8. Conclusion: international law under strain, not in silence

The dispute over frozen Russian central bank assets is not evidence of a legal vacuum. It is evidence of international law operating at its limits.

Europe’s legal defence is strongest when asset immobilisation is framed as a non-forcible, proportionate, and conditionally reversible response supporting Charter enforcement and future reparations. Russia’s legal challenge is strongest when it frames the same measures as violations of central bank immunity and de facto expropriation, deploying domestic litigation as a tool of retaliation and leverage.

Ultimately, the law is not silent; it is conflicted. It is balancing accountability for aggression against systemic stability of sovereign immunities. How this balance is struck in the Russian asset context will shape not only the outcome of the Ukraine war’s financial aftermath, but the future credibility of the international legal order itself.
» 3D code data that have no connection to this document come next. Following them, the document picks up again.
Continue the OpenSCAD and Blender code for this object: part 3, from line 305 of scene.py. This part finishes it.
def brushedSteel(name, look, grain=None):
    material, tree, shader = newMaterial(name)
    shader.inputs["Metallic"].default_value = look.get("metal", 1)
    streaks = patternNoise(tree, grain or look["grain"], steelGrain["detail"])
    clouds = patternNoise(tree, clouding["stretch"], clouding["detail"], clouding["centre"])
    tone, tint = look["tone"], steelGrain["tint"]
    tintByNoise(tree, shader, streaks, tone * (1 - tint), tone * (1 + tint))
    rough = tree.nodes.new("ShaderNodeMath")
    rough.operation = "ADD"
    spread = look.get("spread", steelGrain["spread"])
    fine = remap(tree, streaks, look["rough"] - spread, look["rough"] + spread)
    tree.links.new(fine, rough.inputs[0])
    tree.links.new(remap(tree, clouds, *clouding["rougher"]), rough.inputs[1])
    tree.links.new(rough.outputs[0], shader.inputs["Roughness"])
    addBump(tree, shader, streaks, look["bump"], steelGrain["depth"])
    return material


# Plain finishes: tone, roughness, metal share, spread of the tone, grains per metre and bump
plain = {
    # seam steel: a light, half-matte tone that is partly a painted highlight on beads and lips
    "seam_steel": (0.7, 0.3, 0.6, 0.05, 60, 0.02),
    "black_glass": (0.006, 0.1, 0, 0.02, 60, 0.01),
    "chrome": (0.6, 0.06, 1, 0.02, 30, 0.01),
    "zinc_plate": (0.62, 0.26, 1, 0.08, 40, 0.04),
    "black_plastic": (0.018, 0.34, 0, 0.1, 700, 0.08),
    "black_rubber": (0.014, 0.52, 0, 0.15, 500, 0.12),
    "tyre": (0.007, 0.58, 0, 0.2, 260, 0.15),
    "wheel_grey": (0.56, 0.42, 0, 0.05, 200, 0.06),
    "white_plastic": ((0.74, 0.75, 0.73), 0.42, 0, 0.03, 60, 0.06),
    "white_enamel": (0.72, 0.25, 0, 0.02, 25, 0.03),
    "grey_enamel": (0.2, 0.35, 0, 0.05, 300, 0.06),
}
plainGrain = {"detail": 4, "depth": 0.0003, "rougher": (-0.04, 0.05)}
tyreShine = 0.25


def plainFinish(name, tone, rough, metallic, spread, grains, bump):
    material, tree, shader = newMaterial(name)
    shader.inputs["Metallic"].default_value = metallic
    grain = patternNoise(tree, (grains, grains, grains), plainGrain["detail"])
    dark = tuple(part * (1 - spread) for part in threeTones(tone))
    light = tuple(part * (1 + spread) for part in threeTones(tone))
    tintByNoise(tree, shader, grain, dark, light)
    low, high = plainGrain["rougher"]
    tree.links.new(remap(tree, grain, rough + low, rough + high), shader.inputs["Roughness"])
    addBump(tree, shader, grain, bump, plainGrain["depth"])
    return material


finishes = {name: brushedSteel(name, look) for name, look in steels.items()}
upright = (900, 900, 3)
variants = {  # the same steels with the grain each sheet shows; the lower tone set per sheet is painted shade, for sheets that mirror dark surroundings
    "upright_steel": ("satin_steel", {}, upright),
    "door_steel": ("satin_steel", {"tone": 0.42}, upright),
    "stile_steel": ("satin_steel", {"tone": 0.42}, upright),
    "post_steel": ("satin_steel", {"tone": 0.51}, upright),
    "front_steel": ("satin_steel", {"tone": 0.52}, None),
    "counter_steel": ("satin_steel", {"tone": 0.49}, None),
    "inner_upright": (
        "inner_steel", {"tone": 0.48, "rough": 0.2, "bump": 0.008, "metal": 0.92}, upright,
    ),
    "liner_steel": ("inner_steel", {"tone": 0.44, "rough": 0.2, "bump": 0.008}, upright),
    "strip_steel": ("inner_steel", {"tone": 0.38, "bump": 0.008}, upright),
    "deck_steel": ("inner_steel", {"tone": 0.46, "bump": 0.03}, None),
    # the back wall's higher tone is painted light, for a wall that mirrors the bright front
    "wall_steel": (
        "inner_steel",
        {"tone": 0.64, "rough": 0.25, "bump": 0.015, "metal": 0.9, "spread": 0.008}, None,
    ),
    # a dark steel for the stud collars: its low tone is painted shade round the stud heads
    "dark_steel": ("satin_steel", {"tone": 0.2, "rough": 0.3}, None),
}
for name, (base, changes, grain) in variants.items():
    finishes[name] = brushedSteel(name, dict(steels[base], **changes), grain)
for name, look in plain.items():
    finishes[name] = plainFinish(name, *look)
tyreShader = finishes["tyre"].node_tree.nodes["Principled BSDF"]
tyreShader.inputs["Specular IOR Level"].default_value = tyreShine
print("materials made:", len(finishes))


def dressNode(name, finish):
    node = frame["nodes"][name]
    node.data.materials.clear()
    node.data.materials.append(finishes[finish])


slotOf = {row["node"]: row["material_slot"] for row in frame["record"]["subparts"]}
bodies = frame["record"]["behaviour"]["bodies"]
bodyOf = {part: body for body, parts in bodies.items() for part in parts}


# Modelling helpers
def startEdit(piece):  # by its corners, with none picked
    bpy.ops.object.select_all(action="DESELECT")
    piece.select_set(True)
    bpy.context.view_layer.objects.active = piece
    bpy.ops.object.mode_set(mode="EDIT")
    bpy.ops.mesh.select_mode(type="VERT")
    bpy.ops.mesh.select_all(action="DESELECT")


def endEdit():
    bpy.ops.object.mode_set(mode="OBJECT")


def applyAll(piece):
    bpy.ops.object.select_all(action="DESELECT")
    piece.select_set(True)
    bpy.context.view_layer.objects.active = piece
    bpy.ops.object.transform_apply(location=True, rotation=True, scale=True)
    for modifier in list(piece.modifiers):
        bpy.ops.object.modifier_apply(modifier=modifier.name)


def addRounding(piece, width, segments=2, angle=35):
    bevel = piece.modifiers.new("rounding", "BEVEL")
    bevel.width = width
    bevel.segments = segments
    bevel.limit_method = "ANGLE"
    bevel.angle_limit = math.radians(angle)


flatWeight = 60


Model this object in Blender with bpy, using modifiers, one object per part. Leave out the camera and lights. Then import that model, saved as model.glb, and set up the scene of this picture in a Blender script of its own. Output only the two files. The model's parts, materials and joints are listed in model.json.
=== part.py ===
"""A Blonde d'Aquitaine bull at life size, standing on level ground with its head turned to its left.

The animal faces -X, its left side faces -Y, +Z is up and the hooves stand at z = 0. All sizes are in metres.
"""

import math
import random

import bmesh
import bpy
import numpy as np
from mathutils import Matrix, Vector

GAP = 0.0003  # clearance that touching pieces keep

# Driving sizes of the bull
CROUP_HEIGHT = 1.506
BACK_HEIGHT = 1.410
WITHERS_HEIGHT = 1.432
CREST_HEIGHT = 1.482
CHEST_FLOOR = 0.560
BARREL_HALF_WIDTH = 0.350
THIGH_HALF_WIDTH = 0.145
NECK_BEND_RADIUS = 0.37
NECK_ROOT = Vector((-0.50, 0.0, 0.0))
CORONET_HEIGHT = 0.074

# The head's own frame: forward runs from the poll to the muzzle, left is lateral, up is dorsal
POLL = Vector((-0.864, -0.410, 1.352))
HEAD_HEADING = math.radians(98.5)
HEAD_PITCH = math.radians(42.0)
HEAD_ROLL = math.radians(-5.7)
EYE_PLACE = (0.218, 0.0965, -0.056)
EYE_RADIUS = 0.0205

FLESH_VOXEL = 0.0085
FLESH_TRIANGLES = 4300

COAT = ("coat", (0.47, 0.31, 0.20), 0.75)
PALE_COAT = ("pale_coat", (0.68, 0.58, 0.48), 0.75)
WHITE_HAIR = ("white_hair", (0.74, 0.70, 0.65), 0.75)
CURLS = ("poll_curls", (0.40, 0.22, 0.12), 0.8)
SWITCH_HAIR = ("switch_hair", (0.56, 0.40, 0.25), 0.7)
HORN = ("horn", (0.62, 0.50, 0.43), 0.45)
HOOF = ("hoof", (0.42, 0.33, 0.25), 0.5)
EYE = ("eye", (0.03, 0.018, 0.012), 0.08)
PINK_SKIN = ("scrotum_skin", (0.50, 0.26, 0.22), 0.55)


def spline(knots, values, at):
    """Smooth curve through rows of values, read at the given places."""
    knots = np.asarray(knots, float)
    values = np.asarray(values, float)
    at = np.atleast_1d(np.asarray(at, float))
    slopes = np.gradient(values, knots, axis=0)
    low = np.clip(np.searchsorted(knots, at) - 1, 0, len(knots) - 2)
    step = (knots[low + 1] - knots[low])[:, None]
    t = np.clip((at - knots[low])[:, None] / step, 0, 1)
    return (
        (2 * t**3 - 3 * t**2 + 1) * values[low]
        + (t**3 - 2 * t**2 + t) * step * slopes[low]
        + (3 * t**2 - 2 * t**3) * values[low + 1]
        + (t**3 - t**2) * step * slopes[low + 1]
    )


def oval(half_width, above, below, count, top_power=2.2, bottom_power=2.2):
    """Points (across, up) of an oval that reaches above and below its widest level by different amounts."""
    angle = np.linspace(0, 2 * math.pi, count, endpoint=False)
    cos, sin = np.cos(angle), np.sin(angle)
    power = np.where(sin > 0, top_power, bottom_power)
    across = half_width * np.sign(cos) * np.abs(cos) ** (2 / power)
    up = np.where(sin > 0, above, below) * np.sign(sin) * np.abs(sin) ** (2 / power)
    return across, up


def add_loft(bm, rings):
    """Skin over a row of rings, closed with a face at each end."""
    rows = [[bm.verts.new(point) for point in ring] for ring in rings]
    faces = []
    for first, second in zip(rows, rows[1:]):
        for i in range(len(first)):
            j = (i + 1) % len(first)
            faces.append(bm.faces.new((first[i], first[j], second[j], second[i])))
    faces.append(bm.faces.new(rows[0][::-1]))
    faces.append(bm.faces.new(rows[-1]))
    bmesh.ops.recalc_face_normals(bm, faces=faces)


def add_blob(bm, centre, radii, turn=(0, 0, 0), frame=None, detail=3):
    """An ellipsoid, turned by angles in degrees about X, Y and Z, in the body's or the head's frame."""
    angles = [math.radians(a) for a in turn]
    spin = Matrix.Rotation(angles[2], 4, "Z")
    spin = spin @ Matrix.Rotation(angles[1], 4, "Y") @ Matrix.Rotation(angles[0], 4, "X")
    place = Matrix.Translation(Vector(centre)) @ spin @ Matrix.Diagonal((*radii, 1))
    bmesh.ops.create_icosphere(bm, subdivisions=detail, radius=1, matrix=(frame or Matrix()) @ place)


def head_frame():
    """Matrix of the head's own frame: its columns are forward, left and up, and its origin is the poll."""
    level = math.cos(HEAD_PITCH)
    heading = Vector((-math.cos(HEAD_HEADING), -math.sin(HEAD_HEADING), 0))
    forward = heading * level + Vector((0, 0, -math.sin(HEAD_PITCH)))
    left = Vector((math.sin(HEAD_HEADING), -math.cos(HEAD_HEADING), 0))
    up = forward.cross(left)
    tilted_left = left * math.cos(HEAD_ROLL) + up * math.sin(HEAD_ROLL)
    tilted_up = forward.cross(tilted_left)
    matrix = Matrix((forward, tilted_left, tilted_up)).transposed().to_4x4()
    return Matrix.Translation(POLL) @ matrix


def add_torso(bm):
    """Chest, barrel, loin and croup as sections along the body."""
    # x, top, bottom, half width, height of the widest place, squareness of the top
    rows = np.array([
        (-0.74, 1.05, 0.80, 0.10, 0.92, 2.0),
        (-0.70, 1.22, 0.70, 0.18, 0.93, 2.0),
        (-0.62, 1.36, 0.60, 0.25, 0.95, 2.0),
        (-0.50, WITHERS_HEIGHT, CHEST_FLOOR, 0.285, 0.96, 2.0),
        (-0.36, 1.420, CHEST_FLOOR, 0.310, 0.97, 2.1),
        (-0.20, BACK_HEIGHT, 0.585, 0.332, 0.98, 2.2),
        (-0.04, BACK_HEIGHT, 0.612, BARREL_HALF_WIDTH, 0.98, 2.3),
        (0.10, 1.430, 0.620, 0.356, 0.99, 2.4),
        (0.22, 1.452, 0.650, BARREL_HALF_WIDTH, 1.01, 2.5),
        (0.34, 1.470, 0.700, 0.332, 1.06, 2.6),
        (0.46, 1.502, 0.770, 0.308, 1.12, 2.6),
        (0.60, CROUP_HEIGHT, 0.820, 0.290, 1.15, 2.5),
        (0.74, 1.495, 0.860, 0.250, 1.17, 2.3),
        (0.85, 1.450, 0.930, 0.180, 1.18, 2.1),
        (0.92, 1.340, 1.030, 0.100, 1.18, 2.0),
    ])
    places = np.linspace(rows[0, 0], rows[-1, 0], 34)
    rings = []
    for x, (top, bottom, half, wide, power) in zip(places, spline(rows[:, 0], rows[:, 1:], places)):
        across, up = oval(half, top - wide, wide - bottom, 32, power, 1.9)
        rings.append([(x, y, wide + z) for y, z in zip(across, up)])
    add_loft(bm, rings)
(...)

Key references (indicative)

International Law Commission (2001) Articles on Responsibility of States for Internationally Wrongful Acts.

United Nations Charter (1945), Article 2(4).

UN General Assembly Resolution ES-11/1 (2022).

UN General Assembly Resolution ES-11/5 (2023).

Factory at Chorzów (Germany v Poland) (1928) PCIJ Series A No 17.

Crawford, J. (2013) State Responsibility: The General Part. Cambridge University Press.

Fox, H. and Webb, P. (2015) The Law of State Immunity. Oxford University Press.